In 1931, Hubert returned to the Arctic, where he leased a decommissioned submarine from the US navy and renamed her the Nautilus. Due to the vessel being sabotaged, he unsuccessfully attempted to take the submarine under the Arctic ice to the North Pole. As a tribute to Wilkins, in 1958 the US Navy’s first nuclear submarine travelled under the Arctic Ocean. She was named the USS Nautilus. Hubert became an expert on survival in the polar regions and subsequently worked in defence related consultancy positions with the US Weather Bureau and the Arctic Institute of North America. He designed and tested hot and cold clothing and survival techniques. He always carried an Australian flag on his expeditions and in the race by nations to carve up Antarctica, Hubert claimed swathes of the icy continent for Australia.
Hubert Wilkins died on 30th November 1958 at Framingham Massachusetts, USA, his adopted home. Although he was not an American citizen, nor had he been in the navy, his ashes were scattered at the North Pole by the crew of the USS Skate, an American nuclear submarine. Three flags were flown from the masts – the Australian, British and American flags.
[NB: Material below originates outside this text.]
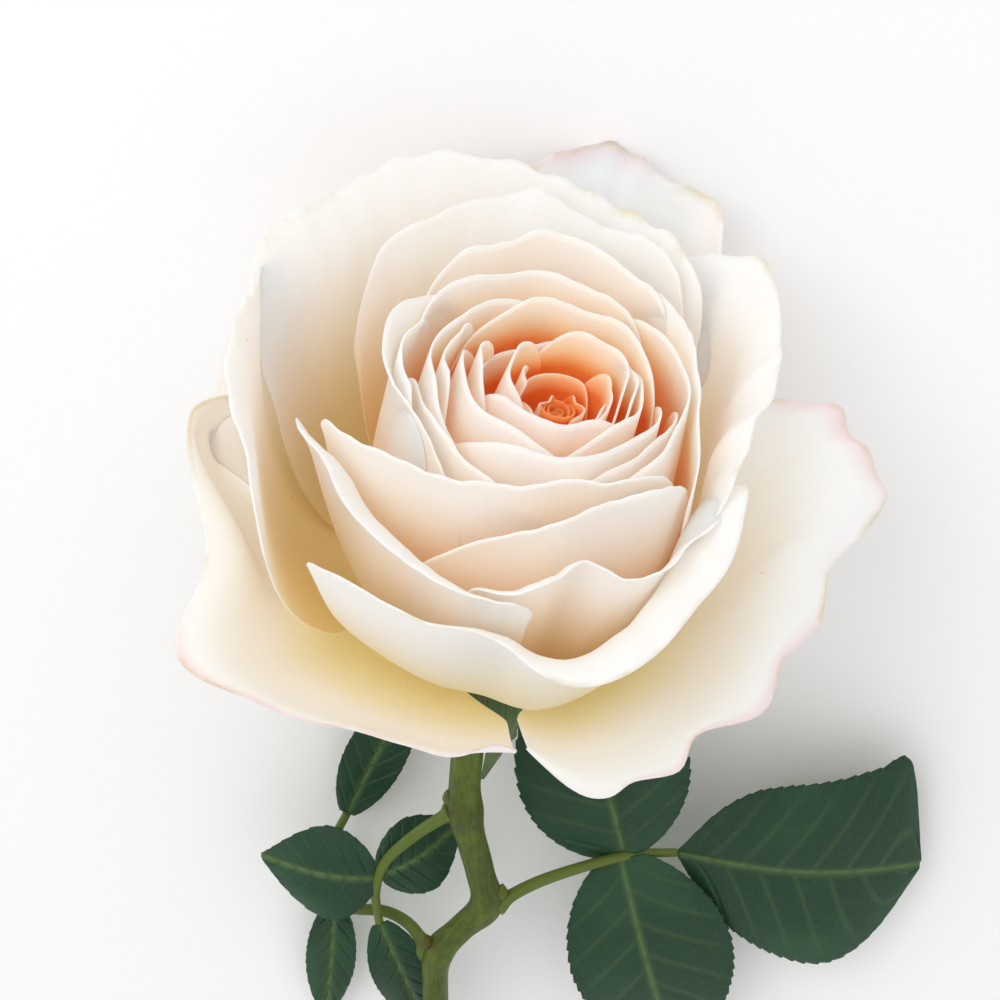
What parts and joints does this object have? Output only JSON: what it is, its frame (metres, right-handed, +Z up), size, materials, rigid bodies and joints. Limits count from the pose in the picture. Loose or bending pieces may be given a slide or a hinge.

During his lifetime of pioneering exploration work, Hubert’s passion was for polar meteorological research. He flew over unchartered coasts and bodies of water, added hundreds of terrain features to maps of the known world and earned a number of awards from prominent scientific bodies, including the Royal Geographical Society of London and the American Geographical Society. He was an extremely humble man and while his successes were largely overlooked in Australia, his greatest compliment, I believe, was from Sir John Monash in 1918, who referred to Wilkins as “the bravest man I have ever seen”.